What makes ${\displaystyle e^{j\omega }}$ of ${\displaystyle g(t)=\operatorname {Re} (G_{m}e^{j\phi }e^{j\omega t})}$ disappear?

First express voltage and current separately:

${\displaystyle v(t)=\operatorname {Re} (V_{m}e^{j\phi }e^{j\omega t})}$

${\displaystyle i(t)=\operatorname {Re} (I_{m}e^{j\phi }e^{j\omega t})}$

Every voltage in the Loop equations will have the ${\displaystyle e^{j\omega }}$ term in it so it can be canceled out.

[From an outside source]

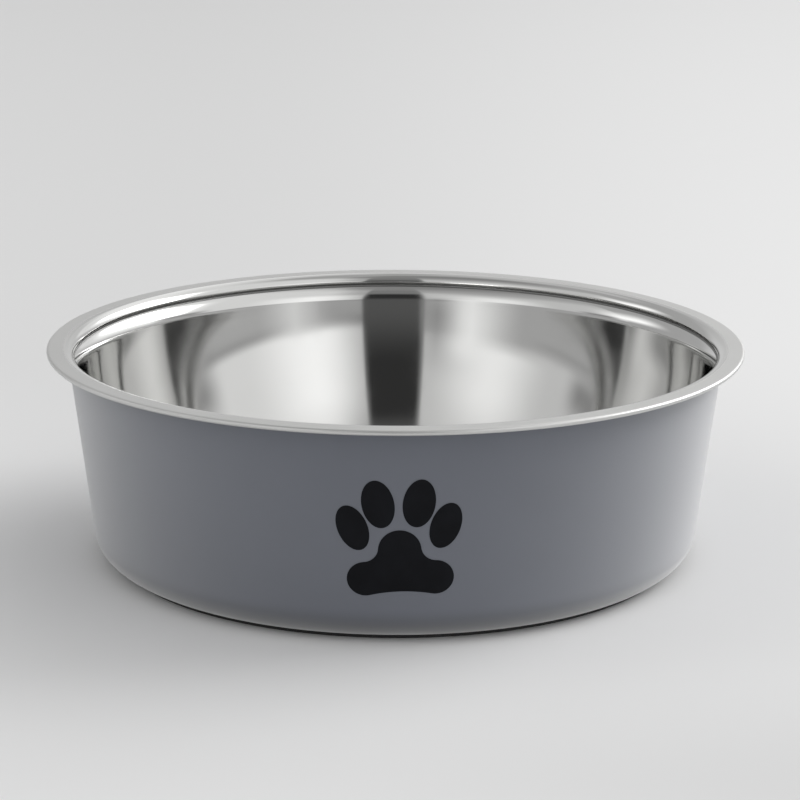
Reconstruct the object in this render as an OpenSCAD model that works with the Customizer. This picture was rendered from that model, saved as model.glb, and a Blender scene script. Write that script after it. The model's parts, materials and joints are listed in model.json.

${\displaystyle V_{m1}e^{j\phi _{1}}e^{j\omega t}+V_{m2}e^{j\phi _{2}}e^{j\omega t}+V_{m3}e^{j\phi _{3}}e^{j\omega t}=V_{s}e^{j\phi _{s}}e^{j\omega t}}$

${\displaystyle V_{m1}e^{j\phi _{1}}{\cancel {e^{j\omega t}}}+V_{m2}e^{j\phi _{2}}{\cancel {e^{j\omega t}}}+V_{m3}e^{j\phi _{3}}{\cancel {e^{j\omega t}}}=V_{s}e^{j\phi _{s}}{\cancel {e^{j\omega t}}}}$

${\displaystyle V_{m1}e^{j\phi _{1}}+V_{m2}e^{j\phi _{2}}+V_{m3}e^{j\phi _{3}}=V_{s}e^{j\phi _{s}}}$

${\displaystyle \mathbb {V} _{m1}+\mathbb {V} _{m2}+\mathbb {V} _{m3}=\mathbb {V} _{s}}$

Every current in the Junction (node) equations will have the ${\displaystyle e^{j\omega }}$ term in it so it can be canceled out.

${\displaystyle I_{m1}e^{j\phi _{1}}e^{j\omega t}+I_{m2}e^{j\phi _{2}}e^{j\omega t}+I_{m3}e^{j\phi _{3}}e^{j\omega t}=I_{s}e^{j\phi _{s}}e^{j\omega t}}$

${\displaystyle I_{m1}e^{j\phi _{1}}{\cancel {e^{j\omega t}}}+I_{m2}e^{j\phi _{2}}{\cancel {e^{j\omega t}}}+I_{m3}e^{j\phi _{3}}{\cancel {e^{j\omega t}}}=I_{s}e^{j\phi _{s}}{\cancel {e^{j\omega t}}}}$

${\displaystyle I_{m1}e^{j\phi _{1}}+I_{m2}e^{j\phi _{2}}+I_{m3}e^{j\phi _{3}}=I_{s}e^{j\phi _{s}}}$

${\displaystyle \mathbb {I} _{m1}+\mathbb {I} _{m2}+\mathbb {I} _{m3}=\mathbb {I} _{s}}$